The recent cases of lynching in post-Covid Assam are a reflection of class-based attack, traumatizing an already scared public in the times of corona. On 8 June 2018, the digitized state of Assam was gripped by a fear psychosis following the mob killing of two youths Abhijit and Nilutpol by locals at a place called Dokmoka in Karbi Anglong District. On February 24, almost two years after the trial began in 2018, the district judge Amiruddin Ahmed convicted 12 of the accused for lynching the teenager and acquitted four of them. Two others – Barlong Terang and Gibson Timung – have been absconding since the incident, while another person was tried by a court for juveniles. The sentence was pronounced under five relevant sections of the Indian Penal Code. Currently Assam has been witnessing more such barbaric cases of mob killings, adding to social anxiety along with the pandemic paranoia. The Leader of the Opposition has written a letter to the Governor of Assam on 3 June, 2020 to end mobocracy in Assam and has pressurized the current government to make stringent laws against the same.

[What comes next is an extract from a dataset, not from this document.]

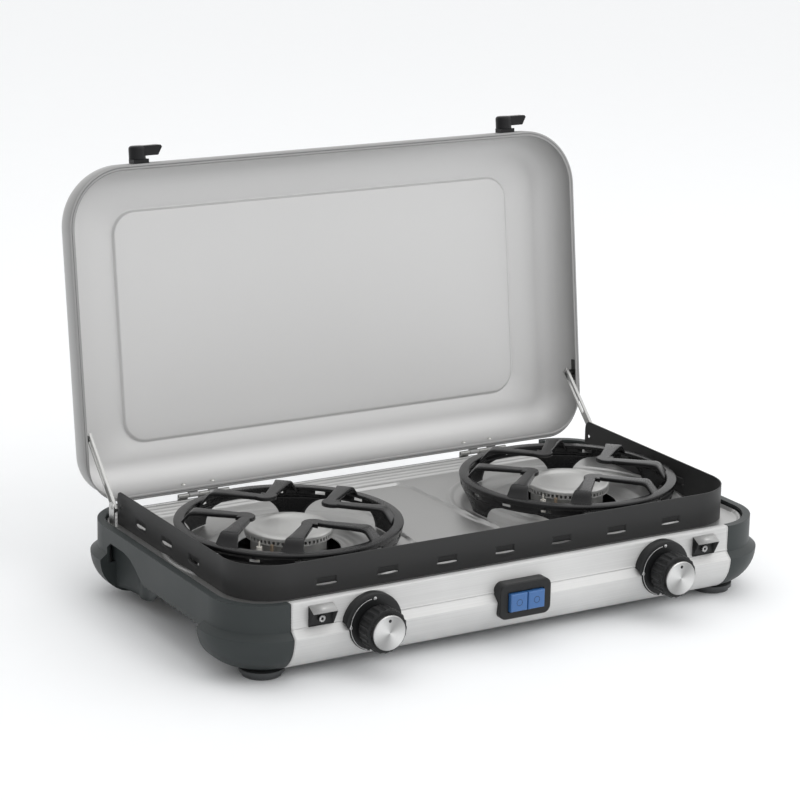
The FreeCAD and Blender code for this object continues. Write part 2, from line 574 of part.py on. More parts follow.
def lid_shell():
    """Drawn sheet pan with a rolled rim and a rounded rectangle pressed into its face."""
    pan = lid_pan(0, LID_RIM_Z)
    inner = lid_pan(LID_T, LID_RIM_Z - 1)
    y0, y1 = LID_REAR_Y - 51 - 227, LID_REAR_Y - 51
    top = LID_RIM_Z + LID_DEPTH
    dent = plate(226.7, y0, y1, 22, top - EMBOSS, top + 5)
    relief = plate(226.7 - LID_T, y0 + LID_T, y1 - LID_T, 22 - LID_T, top - 20, top - EMBOSS - LID_T)
    keep = plate(226.7 + LID_T, y0 - LID_T, y1 + LID_T, 22 + LID_T, top - EMBOSS - LID_T, top + 5)
    shell = pan.cut(dent).cut(inner.cut(keep)).cut(relief)
    rim = plate(LID_HALF, LID_FRONT_Y, LID_REAR_Y, LID_R, LID_RIM_Z, LID_RIM_Z + RIM_T, LID_REAR_R)
    inside = RIM_W + LID_T
    hole = plate(LID_HALF - inside, LID_FRONT_Y + inside, LID_REAR_Y - inside, LID_R - inside, 60, 100,
                 LID_REAR_R - inside)
    relief_y = LID_REAR_Y - 1.2
    hinge_gaps = [box(s * HINGE_X - HINGE_L / 2 - 1, s * HINGE_X + HINGE_L / 2 + 1, relief_y, 400,
                      60, LID_RIM_Z + 3) for _, s in SIDES]
    hinge_gaps += [rod(RIVET_R, at - Y * 5, Y, 10) for _, s in SIDES for at in rivet_points(s)]
    return opened(shell.fuse(rim.cut(hole)).cut(Part.makeCompound(hinge_gaps)))


def rivet_points(side):
    """Centres of the two rivets of a hinge, on the closed lid's rear wall."""
    y = LID_REAR_Y - RIM_W
    return [V(side * HINGE_X + dx, y, LID_RIM_Z + 12.5) for dx in (-16, 16)]


def hinge_parts(side):
    """Base leaf, lid leaf and pin, with the lid closed."""
    x0 = side * HINGE_X - HINGE_L / 2
    step = HINGE_L / 5
    axis = V(x0, AXIS_Y, AXIS_Z)
    base, lid = [], []
    for i in range(5):
        at = axis + X * (step * i + (GAP / 2 if i else 0))
        length = step - GAP
        (base if i % 2 == 0 else lid).append((at, length))
    base_shapes = [pipe(KNUCKLE_R, PIN_R, at, X, length) for at, length in base]
    base_shapes += [box(at.x, at.x + length, AXIS_Y + PIN_R, AXIS_Y + KNUCKLE_R, DECK_Z - 14, AXIS_Z)
                    for at, length in base]
    base_shapes.append(box(x0, x0 + HINGE_L - GAP, AXIS_Y + PIN_R, AXIS_Y + KNUCKLE_R, DECK_Z - 22,
                           DECK_Z - 1.2))
    wall_y = LID_REAR_Y - RIM_W
    lid_shapes = [pipe(KNUCKLE_R, PIN_R + 0.04, at, X, length) for at, length in lid]
    lid_shapes += [box(at.x, at.x + length, wall_y, AXIS_Y, AXIS_Z + RIM_T + 0.05, AXIS_Z + KNUCKLE_R)
                   for at, length in lid]
    lid_shapes.append(box(x0 + 3, x0 + HINGE_L - 3, wall_y, wall_y + 1, AXIS_Z + RIM_T, AXIS_Z + 17))
    pin = rod(PIN_R, axis, X, HINGE_L - GAP)
    holes = [rod(RIVET_R, V(at.x, wall_y - 5, at.z), Y, 10) for at in rivet_points(side)]
    return join(base_shapes), join(lid_shapes).cut(Part.makeCompound(holes)), pin


def lid_point(v, w):
    """A point beside the open lid: v along it from the rim's lower edge, w in from the rim."""
    edge_y = AXIS_Y + AXIS_GAP * sin(TILT)
    edge_z = AXIS_Z + AXIS_GAP * cos(TILT)
    return V(0, edge_y + v * sin(TILT) + w * cos(TILT), edge_z + v * cos(TILT) - w * sin(TILT))


def stay_numbers():
    """A stay's reach to the stud when open, its angle, its turn as the lid closes, and the
    nearest the stud comes to the pivot on the way."""
    stud = lid_point(STUD_V, STUD_W)
    pivot, axis = V(0, PIVOT_Y, PIVOT_Z), V(0, AXIS_Y, AXIS_Z)
    arm = stud - pivot
    shut = V(stud.x, stud.y, stud.z).sub(axis)
    turn = FreeCAD.Rotation(X, OPEN_ANGLE)
    shut = turn.multVec(shut).add(axis) - pivot
    start = degrees(atan2(arm.z, arm.y))
    end = degrees(atan2(shut.z, shut.y)) % 360.0
    nearest = abs((stud - axis).Length - (pivot - axis).Length)
    return arm.Length, start, end - start, nearest


def lid_stay(side):
    """Slotted channel from its pivot on the body up to the stud in the lid."""
    reach, start, _, nearest = stay_numbers()
    half, t = STRUT_W / 2, 1.0
    x0 = STRUT_X - STRUT_T / 2
    bar = box(x0, x0 + t, -half, reach + half, -half, half)
    flanges = [box(x0, x0 + STRUT_T, -half, reach + half, s * half - (t if s > 0 else 0),
                   s * half + (0 if s > 0 else t)) for s in (1, -1)]
    stay = join([bar] + flanges)
    slot_r = STUD_R + GAP
    slot = box(x0 - 1, x0 + 5, nearest, reach, -slot_r, slot_r)
    ends = [rod(slot_r, V(x0 - 1, at, 0), X, 6) for at in (nearest, reach)]
    stay = stay.cut(join([slot] + ends)).cut(rod(1.55, V(x0 - 1, 0, 0), X, 6))
    stay.rotate(V(0, 0, 0), X, start)
    stay.translate(V(0, PIVOT_Y, PIVOT_Z))
    return shaped(stay, side)


def stay_bracket(side):
    """Upright ear with a foot on the deck's edge, which carries a stay's pivot."""
    x0, x1 = STRUT_X + STRUT_T / 2 + GAP, STRUT_X + STRUT_T / 2 + GAP + 1.2
    y0, y1 = PIVOT_Y - EAR_R, PIVOT_Y + EAR_R
    ear = box(x0, x1, y0, y1, DECK_Z, PIVOT_Z).fuse(rod(EAR_R, V(x0, PIVOT_Y, PIVOT_Z), X, 1.2))
    foot_plate = box(STRUT_X - 4, x1, y0, y1, DECK_Z, DECK_Z + 1.2)
    return shaped(join([ear, foot_plate]).cut(rod(1.5, V(x0 - 1, PIVOT_Y, PIVOT_Z), X, 5)), side)


def stay_rivets():
    pieces = []
    x0 = STRUT_X - STRUT_T / 2
    for _, s in SIDES:
        at = V(x0 - 1.4, PIVOT_Y, PIVOT_Z)
        shank = rod(1.5, at, X, STRUT_T + 3.4)
        head = rod(3, at, X, 1.1)
        pieces.append(shaped(shank.fuse(head), s))
    return Part.makeCompound(pieces)


def stud_bracket(side):
    """Plate inside the lid's side wall, drawn open, that carries the stud."""
    wall = LID_HALF - LID_T
    y_mid = AXIS_Y - AXIS_GAP - STUD_V
    z = LID_RIM_Z + STUD_W
    bracket = box(wall - 1.2, wall, y_mid - 13, y_mid + 9, z - 6, z + 4.5)
    stud_x = STRUT_X + STRUT_T / 2 + GAP
    stud = rod(STUD_R + 1.2, V(stud_x, y_mid, z), X, wall - stud_x)
    return opened(shaped(bracket.fuse(stud), side))


def lid_rivets():
    """Rivets through the lid's rear wall into the hinge leaves."""
    pieces = []
    for _, s in SIDES:
        for at in rivet_points(s):
            head = at - Y * (LID_T + 1.0)
            pieces.append(rod(2.6, head, Y, 1.0).fuse(rod(RIVET_R, head, Y, LID_T + 2.6)))
    return opened(Part.makeCompound(pieces))


def latch_plates():
    """Fixed feet of the two latches on the lid's front wall."""
    front = LID_FRONT_Y
    z = LID_RIM_Z + LATCH_W
    pieces = []
    for _, s in SIDES:
        x = s * LATCH_X
        base = box(x - LATCH_BASE[0], x + LATCH_BASE[1], front - LATCH_V0, front, z - 6, z + 6)
        pivot = rod(2.5, V(x, front - LATCH_V2 + 2, z), Y, LATCH_V2 - 2)
        pieces.append(join([base, pivot]))
    return opened(Part.makeCompound(pieces))


def latch_lever(side):
    """Turning block and paddle of a latch, with the paddle to the right."""
    front = LID_FRONT_Y
    x, z = side * LATCH_X, LID_RIM_Z + LATCH_W
    y0, y1 = front - LATCH_V2, front - LATCH_V0 - GAP
    block = rod(LATCH_BLOCK, V(x, y0, z), Y, y1 - y0)
    block = block.makeFillet(3.0, [e for e in block.Edges if abs(e.CenterOfMass.y - y0) < 0.1])
    low = front - LATCH_V1
    outline = [(x, y0 + 0.4), (x + LATCH_REACH - 1.5, y0 + 0.4), (x + LATCH_REACH, y0 + 2.2),
               (x + LATCH_REACH - 4.5, low), (x, low)]
    paddle = polygon([V(px, py, z - 5.5) for px, py in outline]).extrude(Z * 11)
    lever = block.fuse(paddle)
    return opened(lever.cut(rod(2.55, V(x, y0 + 1.6, z), Y, 30)))


# ---- the whole stove ---------------------------------------------------------------
def main():
    os.makedirs("parts", exist_ok=True)
    place("base_tray", base_tray())
    place("front_fascia", front_fascia())
    place("hob_deck", hob_deck())
    place("case_screws", case_screws())
    for name, s in SIDES:
        place(f"{name}_end_cap", end_cap(s))
        place(f"{name}_front_foot", foot(s * FRONT_FOOT[0], FRONT_FOOT[1]))
        place(f"{name}_rear_foot", foot(s * REAR_FOOT[0], REAR_FOOT[1]))
        place(f"{name}_burner_pot", burner_pot(s))
        place(f"{name}_burner_cap", burner_cap(s))
        place(f"{name}_spark_electrode", spark_electrode(s))
        place(f"{name}_thermocouple", thermocouple(s))
        place(f"{name}_gas_tap", gas_tap(s))
        place(f"{name}_tap_plug", tap_plug(s))
        place(f"{name}_spindle", spindle(s))
        place(f"{name}_knob_bezel", knob_bezel(s))
        place(f"{name}_knob", knob(s))
        place(f"{name}_knob_disc", knob_disc(s))
        place(f"{name}_igniter_button", igniter_button(s))
        place(f"{name}_lid_catch", lid_catch(s))
        place(f"{name}_pan_support", pan_support(s))
        place(f"{name}_lid_stay", lid_stay(s))
        place(f"{name}_stay_bracket", stay_bracket(s))
        place(f"{name}_stud_bracket", stud_bracket(s))
        place(f"{name}_latch_lever", latch_lever(s))
    hinges = [hinge_parts(s) for _, s in SIDES]
    place("hinge_base_leaves", Part.makeCompound([h[0] for h in hinges]))
    place("hinge_lid_leaves", opened(Part.makeCompound([h[1] for h in hinges])))
    place("hinge_pins", Part.makeCompound([h[2] for h in hinges]))
    place("injectors", injectors())
    place("gas_rail", gas_rail())
    place("gas_inlet", gas_inlet())
    place("igniter_housing", igniter_housing())
    place("piezo_units", piezo_units())
    place("wind_screen", wind_screen())
    place("stay_rivets", stay_rivets())
    place("lid_shell", lid_shell())
    place("lid_rivets", lid_rivets())
    place("latch_plates", latch_plates())


main()
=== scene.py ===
"""Looks for the two-burner camping stove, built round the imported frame."""

import json
from math import cos, hypot, pi, radians, sin, sqrt

import bmesh
import bpy
from mathutils import Matrix, Vector


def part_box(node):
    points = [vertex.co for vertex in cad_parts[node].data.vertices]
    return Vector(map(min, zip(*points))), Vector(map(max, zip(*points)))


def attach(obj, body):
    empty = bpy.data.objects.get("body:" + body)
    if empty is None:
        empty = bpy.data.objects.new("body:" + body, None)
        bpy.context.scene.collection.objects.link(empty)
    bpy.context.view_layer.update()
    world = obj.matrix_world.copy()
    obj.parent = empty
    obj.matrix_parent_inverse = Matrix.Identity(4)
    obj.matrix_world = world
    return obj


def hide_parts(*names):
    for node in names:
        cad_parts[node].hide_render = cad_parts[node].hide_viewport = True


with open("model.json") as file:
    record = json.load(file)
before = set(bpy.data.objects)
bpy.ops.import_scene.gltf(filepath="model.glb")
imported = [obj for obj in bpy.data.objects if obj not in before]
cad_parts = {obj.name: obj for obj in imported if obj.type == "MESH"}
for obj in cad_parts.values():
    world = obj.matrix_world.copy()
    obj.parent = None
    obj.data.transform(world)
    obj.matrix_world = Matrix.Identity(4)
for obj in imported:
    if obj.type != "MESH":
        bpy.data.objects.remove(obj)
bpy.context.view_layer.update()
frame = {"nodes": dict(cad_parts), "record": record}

MM = 0.001
SIDES = (("left", -1), ("right", 1))

# Millimetres: x across, y back from the upper steel front, z up from GROUND below the ground.
BELLY_OUT = 7.0                         # how far the belly of the steel front stands out
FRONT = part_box("front_fascia")[0][1] / MM + BELLY_OUT
GROUND = 6.5
BURNER_X, BURNER_Y = 158.1, 157.6
KNOB_X, KNOB_Z = 159.6, 52.9
HOLE_R = 49.5                           # burner holes in the deck


def at(x, y, z):
    """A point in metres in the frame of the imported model."""
    return Vector((x, y + FRONT, z - GROUND)) * MM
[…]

There are numerous studies on mob psychology following the American Civil War as part of Abolitionist literature which clearly show that mob psychology is not merely a ‘sectionalist phenomenon’ but have political ramifications. Studies on crowd behaviour reveal alternative and liberating spaces of discourse analysis on mob violence where the mob reactions are studied as a mode of release of suppressed fear or anger against a paedophile or a kidnapper or a notorious bandicoot. There is another theory that believes that mob lynching takes place because of a desire to dispense ‘instant justice’. This implies that a society feels duty-bound to intervene in certain matters without even understanding the issue. According to the psychologist and the Supreme Court advocate, Anuja Trehan Kapur: “Lynching happens when a mob gets together and they feel that they have a responsibility towards society and that the police or any administrative body can’t do justice to that responsibility.”
The act of taking the law into one’s own hands as a vindictive action of wild justice can never be the solution to any social problem. The need of the hour is to have social sensitization and an Anti-Lynching Bill for the state to check the growing menace of mobocracy in post-Covid Assam.
Bio:
Dr. Sabreen Ahmed (PhD, JNU), Assistant Professor at Nowgong College, Nagaon, Assam.